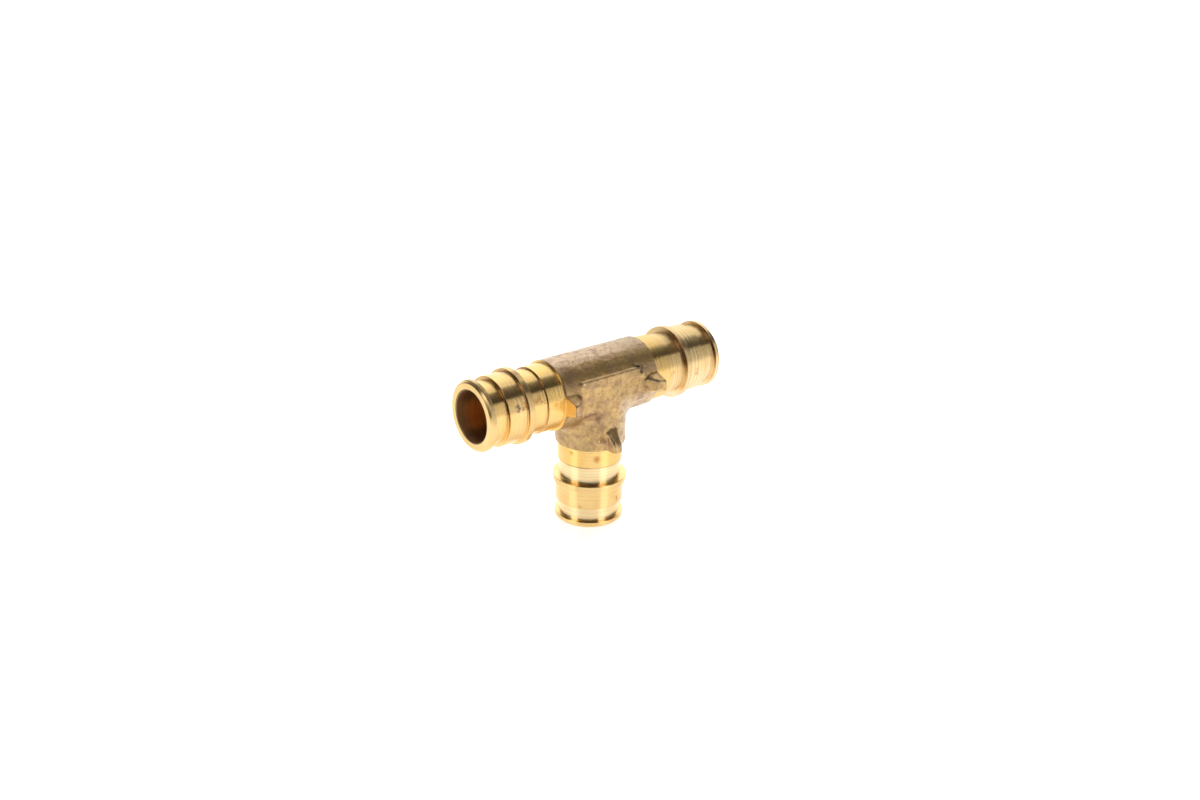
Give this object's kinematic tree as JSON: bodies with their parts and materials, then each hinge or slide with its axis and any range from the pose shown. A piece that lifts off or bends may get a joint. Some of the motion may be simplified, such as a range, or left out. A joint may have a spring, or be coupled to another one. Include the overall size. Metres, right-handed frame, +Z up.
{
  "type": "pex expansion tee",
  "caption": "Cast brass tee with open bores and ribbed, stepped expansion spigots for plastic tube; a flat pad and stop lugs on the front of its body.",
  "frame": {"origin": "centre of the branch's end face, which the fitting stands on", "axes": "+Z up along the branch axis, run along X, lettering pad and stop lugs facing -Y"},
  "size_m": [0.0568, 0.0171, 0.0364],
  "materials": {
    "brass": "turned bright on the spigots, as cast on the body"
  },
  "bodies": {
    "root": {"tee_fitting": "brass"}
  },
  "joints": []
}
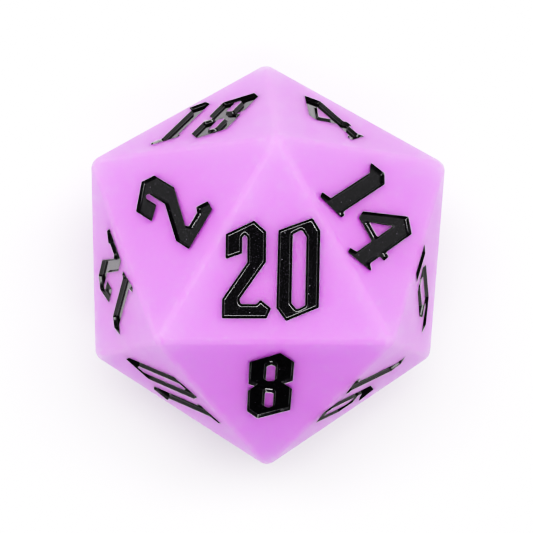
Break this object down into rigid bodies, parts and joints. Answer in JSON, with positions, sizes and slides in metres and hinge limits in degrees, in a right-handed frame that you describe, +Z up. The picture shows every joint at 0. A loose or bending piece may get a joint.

WORK INSTRUCTIONS: Reproduce each line of the material above precisely.

WRITTEN ANSWER:
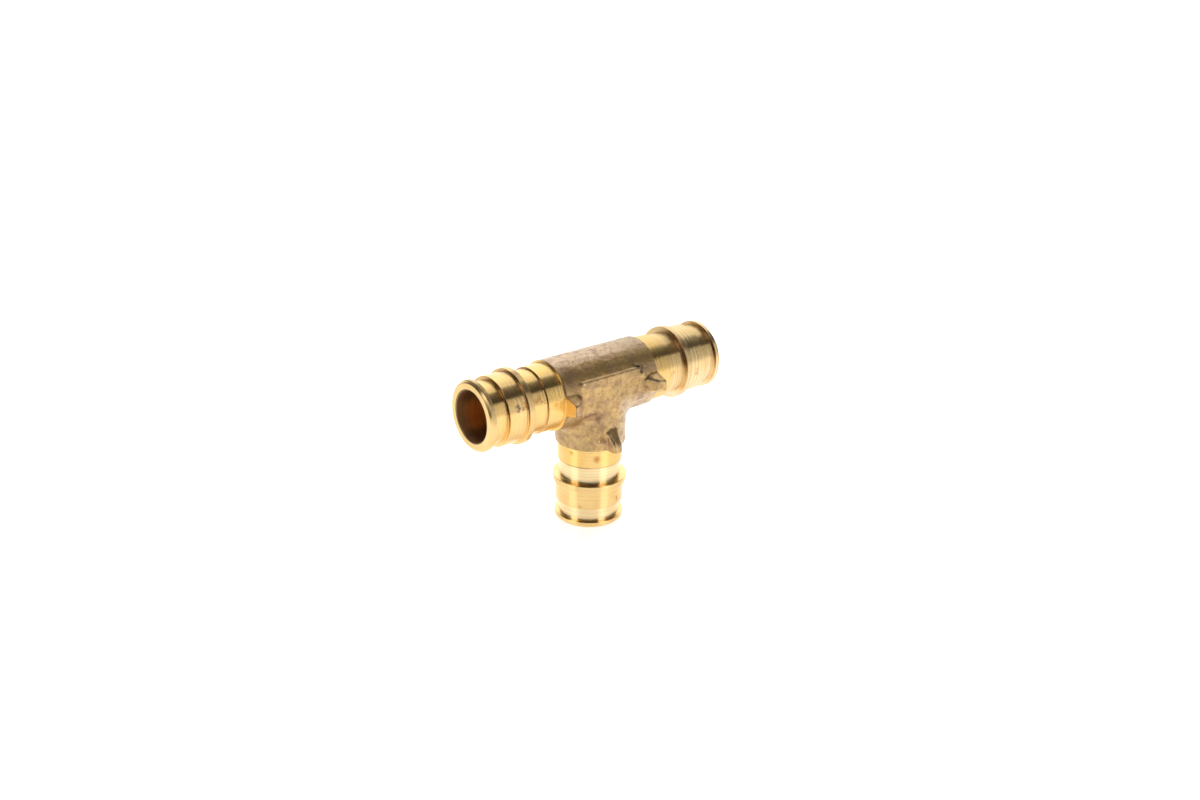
Give this object's kinematic tree as JSON: bodies with their parts and materials, then each hinge or slide with its axis and any range from the pose shown. A piece that lifts off or bends may get a joint. Some of the motion may be simplified, such as a range, or left out. A joint may have a spring, or be coupled to another one. Include the overall size. Metres, right-handed frame, +Z up.
{
  "type": "pex expansion tee",
  "caption": "Cast brass tee with open bores and ribbed, stepped expansion spigots for plastic tube; a flat pad and stop lugs on the front of its body.",
  "frame": {"origin": "centre of the branch's end face, which the fitting stands on", "axes": "+Z up along the branch axis, run along X, lettering pad and stop lugs facing -Y"},
  "size_m": [0.0568, 0.0171, 0.0364],
  "materials": {
    "brass": "turned bright on the spigots, as cast on the body"
  },
  "bodies": {
    "root": {"tee_fitting": "brass"}
  },
  "joints": []
}
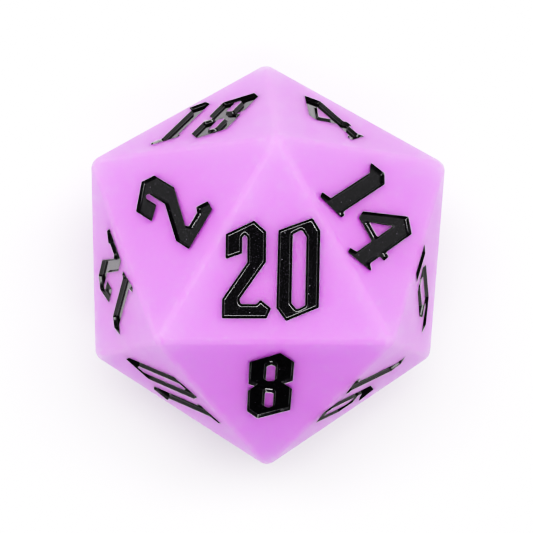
Break this object down into rigid bodies, parts and joints. Answer in JSON, with positions, sizes and slides in metres and hinge limits in degrees, in a right-handed frame that you describe, +Z up. The picture shows every joint at 0. A loose or bending piece may get a joint.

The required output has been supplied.